Most people have heard a lot about the environment and how to protect it but when being looked at closely they do the same harmful things to the environment because they have not been able to internalize what they heard and that’s why they can’t actually put them in practice, Mohammadi regretted.

“What we are seeking most is to advance public environmental knowledge so that citizens would go green and act green even without being observed and monitored as they know the first one who gets hurt by harming the environment would be they themselves,” he highlighted. 

The first step to resolve all kinds of environmental problems, including water shortage and waste management, could be training people about them, he said, stating there are other methods such as penalizing those who violate the rules but none can be as effective as raising public environmental awareness.

Raising public awareness and educating them would motivate people and prove much more fruitful than legal measures, he added.

For instance, Mohammadi said, those who own pollutant industries may be more willing to pay green tax rather than becoming clean as they might make more profit “for now”, but if they were environmentally knowledgeable they would know how their current actions might negatively affect their future profit and even their lives. 

Currently, the Hamedan agriculture office, in a collaborative endeavor with non-governmental organizations (NGOs), is setting out to educate the farmers about sustainable agriculture, he noted.

“On average plastic bag use is three per person per day in Iran.”“One of the complications we are dealing with in vegetable patches, specifically for cucumber cultivation, are the plastic covers left in the fields and causing harm to the environment,” the local environment chief lamented.

In this regard NGOs attend the mosques to talk to the farmers directly and inform them of the legal consequences of their actions, yet some farmers who don’t clean up the plastic waste from the fields face penalty as some 10 farmers have already been called to courts, he explained.

“We’ve also hanged banners demanding the farmers to avoid producing waste and warned them of the punitive legal measures we will take against them.
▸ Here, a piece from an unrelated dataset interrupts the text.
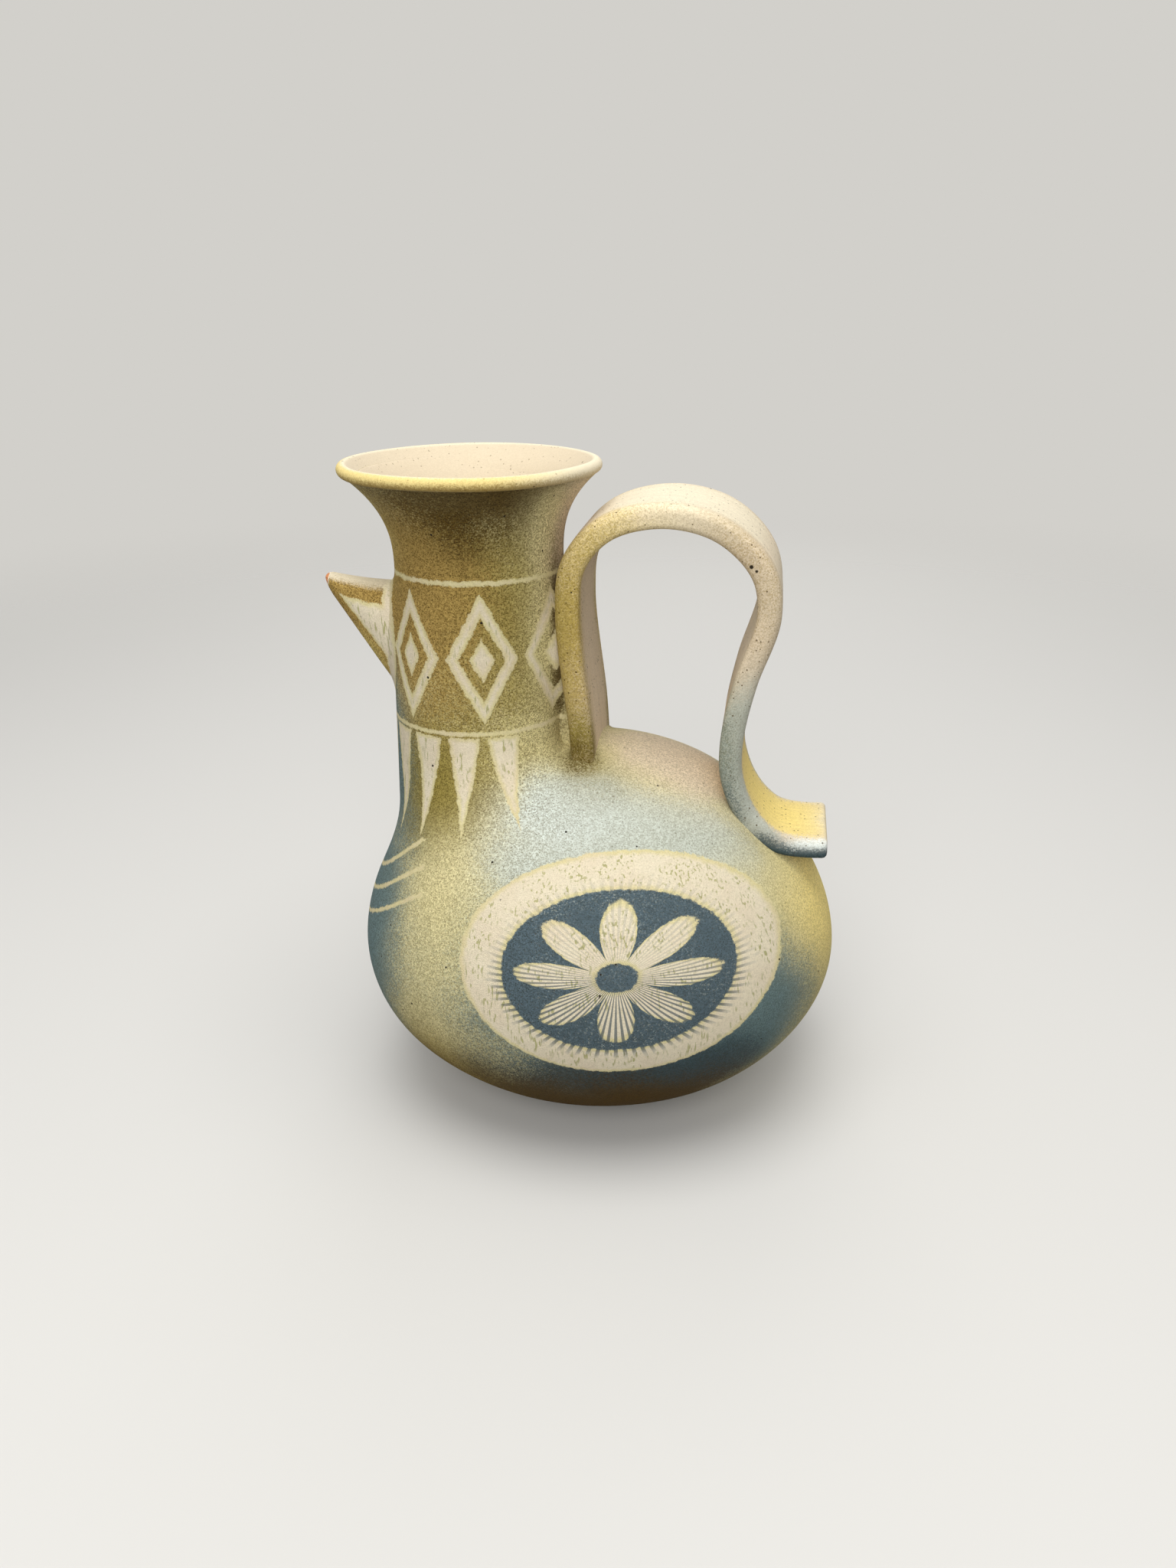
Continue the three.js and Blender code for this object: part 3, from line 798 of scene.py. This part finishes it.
def body_glaze(glaze):
    coat = Coat("Body glaze", glaze)
    clouds = [
        ("khaki", (-30, 20, 10), (104, 110, 70), 1.0),
        ("yellow", (96, 20, 84), (42, 84, 50), 0.7),
        ("slate", (18, 74, 68), (92, 52, 70), 0.8),
        ("pale", (20, 56, 116), (88, 60, 30), 0.9),
        ("pink", (46, 0, 140), (58, 46, 32), 0.95),
        ("slate", (62, 64, 58), (58, 54, 46), 1.0),
        # darker towards the bottom: the deep and umber clouds here are partly blue and olive glaze and
        # partly painted shade
        ("deep", (26, 74, 36), (80, 40, 32), 0.95),
        ("umber", (10, 66, 8), (94, 58, 50), 1.0),
        ("olive", (-54, 20, 130), (44, 44, 42), 1.0),
        ("olive", (-42, 0, 194), (70, 70, 70), 1.0),
        ("ochre", (-64, 24, 196), (48, 50, 60), 0.9),
        # umber under the lip: dark glaze, laid on darker still as painted shade under the lip's overhang
        ("umber", (-31, 28, 243), (60, 64, 38), 0.9),
        # painted light: this yellow cloud lightens the ochre neck at its front, where the neck turns away
        # and renders darker
        ("yellow", (-82, 10, 214), (22, 34, 28), 0.5),
        ("umber", (-40, 32, 220), (16, 20, 14), 0.4),
        ("pink", (-4, 12, 212), (17, 34, 40), 0.9),
        ("buff", (-16, 34, 205), (12, 18, 36), 0.5),
        ("pale", (-4, 38, 128), (30, 26, 22), 0.8),
        ("olive", (4, 30, 134), (20, 20, 14), 0.35),
        ("slate", (-92, 24, 68), (54, 58, 78), 1.0),
        ("slate", (-86, 8, 130), (38, 34, 62), 1.0),
        ("buff", (-8, 26, 216), (17, 24, 26), 0.9),
        ("buff", (-14, 15, 182), (16, 18, 44), 0.6),
        # painted shade: a thin umber strip on the neck right beside the strap's front leg stands for the
        # crevice's shadow
        ("umber", (-12, 10, 178), (4.2, 10, 46), 0.85),
        ("mist", (-8, 44, 126), (40, 28, 20), 0.35),
        ("buff", (56, 44, 102), (26, 26, 16), 0.4),
        ("buff", (-50, 46, 104), (20, 20, 28), 0.45),
        # darker towards the bottom at both ends: umber, partly olive glaze and partly painted shade
        ("umber", (-52, 50, 18), (38, 44, 30), 0.5),
        ("umber", (56, 60, 14), (50, 44, 34), 0.4),
        *FOOT_CLOUDS,
    ]
    tint = coat.sprayed(glaze.buff, clouds)
    medallion = coat.group("Medallion", Place=coat.both)
    disc = medallion["Disc"].step(0.6, -0.6)
    drift = coat.noise(coat.place, 16.0).step(0.3, 0.75)
    dusted = coat.grain["Grain"].step(0.6, 0.95) * drift
    tint = coat.mix(disc, tint, coat.mix(dusted * 0.55, glaze.navy, glaze.pale))
    band = coat.group("Neck band", Place=coat.both)
    resist = coat.resist(tint, medallion["Distance"].min(band["Distance"]))
    tint = coat.mix(medallion["Ticks"] * 0.8, resist["Colour"], glaze.navy)
    x, _, z = coat.split(coat.both)
    high = z.step(110, 150)
    sandy = x.step(4, -22).times_plus(high.times_plus(0.18, 0.16), 0.33)
    contrast = coat.blend(resist["Cover"], sandy, 0.1)
    pepper = coat.blend(resist["Cover"], coat.blend(high, 0.35, 0.5), 0.0)
    coat.finish(tint, contrast, 1.0, pepper=pepper)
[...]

Fortunately thanks to the action we took so far compared to the last year the farmlands’ view are totally different from what they used to look like.” 

However, he added, “Certainly the environmental damages we’ve inflicted upon the nature would not disappear in a year or two.” 

Plastic bags detrimental to environment

Elsewhere in his remarks, Mohammadi said that the average plastic bag use is three per person per day in Iran and in addition to the unsightly view they create they cause a great harm to the environment since they last for long periods of time to decompose. 

It get worse as the plastic bags are hard to recycle, he said, explaining they are extremely light and it is not economical for those active in this field to recycle them.

Hamedan abandons water-intensive crops 

Hamedan is also suffering from water shortage and in order not to intensify the crisis we’ve stopped cultivation of water-intensive crops such as garlic, alfalfa, sugar beet, corn and potato and switched to less water-intensive crops, he highlighted.

Additionally cornfields provide habitats to the wolves which attack people, mostly elderlies and kids, he added.

Old irrigation methods depleting groundwater 

92 percent of the water used for irrigation is depleted from groundwater regardless of the two factors of efficient irrigation schemes and impacts of growing water-intensive crops in the province, he stated.

He went on to say that there are still farmers who are employing flood irrigation methods(an ancient irrigation method when water is delivered to the field by ditch, pipe, or some other means and simply flows over the ground through the crop) which is extremely inefficient.

“We are not able to monitor all farmlands to prevent the farmers from adopting such old and inefficient irrigation methods and that’s why we must educate the farmers so that they themselves avoid wasting water on such systems,” he pointed.

Cultural differences key to educate citizens 

Mohammadi further explained that educational programs drawn up for the locals in one province must certainly differ from that of another province due to cultural differences that exist in each area.

“Of course we share our experiences over the seminars we hold annually with other provincial officials but what we do in one province does not necessarily work in another,” the provincial official remarked.

In some megacities such as Tehran due to the presence of pollutant industries people are already feeling the debilitating and adverse effects of environmental challenges and naturally are more willing to take part in environmental activities as they are well aware of the dangers of predicaments they might face in the future, he noted.

“But in a province such as Hamedan where the negative impacts of environmental disasters are not tangible yet we need to multiply our efforts to broaden public participation,” he stated. “And that where the difference lies.”

Choosing the best method to get the best resul

Choosing the best teaching method for each target group is what makes the final result more fruitful, he mentioned. 

For instance, he said, “We are trying to simplify some issues such as greenhouse effects on farming which are hard to comprehend for villagers and inform them of the negative impacts they might have on their products and profit they make year by year.”